What is required:
Please repeat all of the listing exactly.

Source data:
————

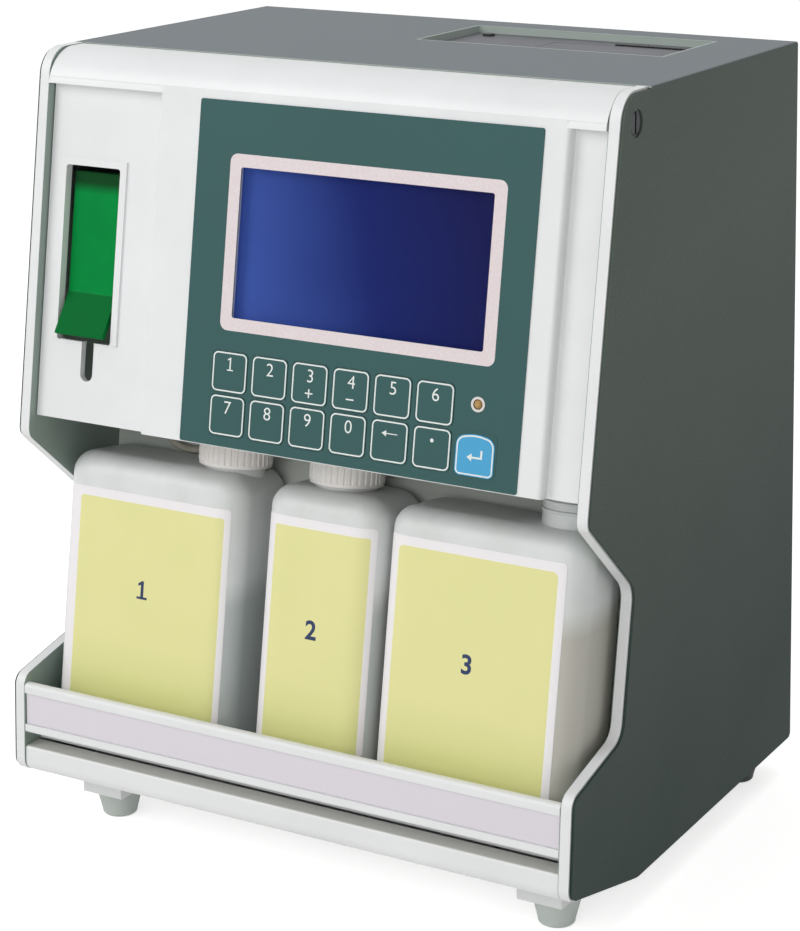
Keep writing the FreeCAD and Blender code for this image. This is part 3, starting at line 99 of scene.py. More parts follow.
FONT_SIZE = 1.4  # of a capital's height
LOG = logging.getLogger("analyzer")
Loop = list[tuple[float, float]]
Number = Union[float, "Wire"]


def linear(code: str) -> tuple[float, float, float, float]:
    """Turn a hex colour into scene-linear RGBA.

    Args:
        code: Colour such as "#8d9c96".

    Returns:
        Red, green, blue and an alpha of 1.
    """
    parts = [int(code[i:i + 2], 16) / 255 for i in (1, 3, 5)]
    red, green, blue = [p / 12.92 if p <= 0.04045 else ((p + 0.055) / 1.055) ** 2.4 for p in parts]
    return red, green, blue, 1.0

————

Response:
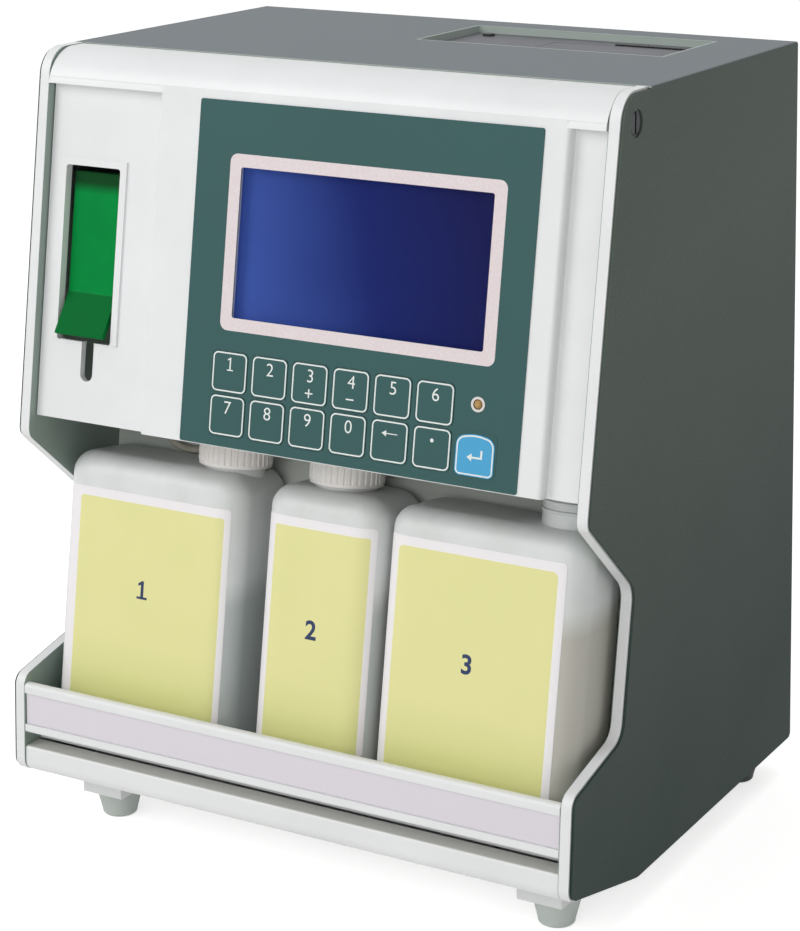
Keep writing the FreeCAD and Blender code for this image. This is part 3, starting at line 99 of scene.py. More parts follow.
FONT_SIZE = 1.4  # of a capital's height
LOG = logging.getLogger("analyzer")
Loop = list[tuple[float, float]]
Number = Union[float, "Wire"]


def linear(code: str) -> tuple[float, float, float, float]:
    """Turn a hex colour into scene-linear RGBA.

    Args:
        code: Colour such as "#8d9c96".

    Returns:
        Red, green, blue and an alpha of 1.
    """
    parts = [int(code[i:i + 2], 16) / 255 for i in (1, 3, 5)]
    red, green, blue = [p / 12.92 if p <= 0.04045 else ((p + 0.055) / 1.055) ** 2.4 for p in parts]
    return red, green, blue, 1.0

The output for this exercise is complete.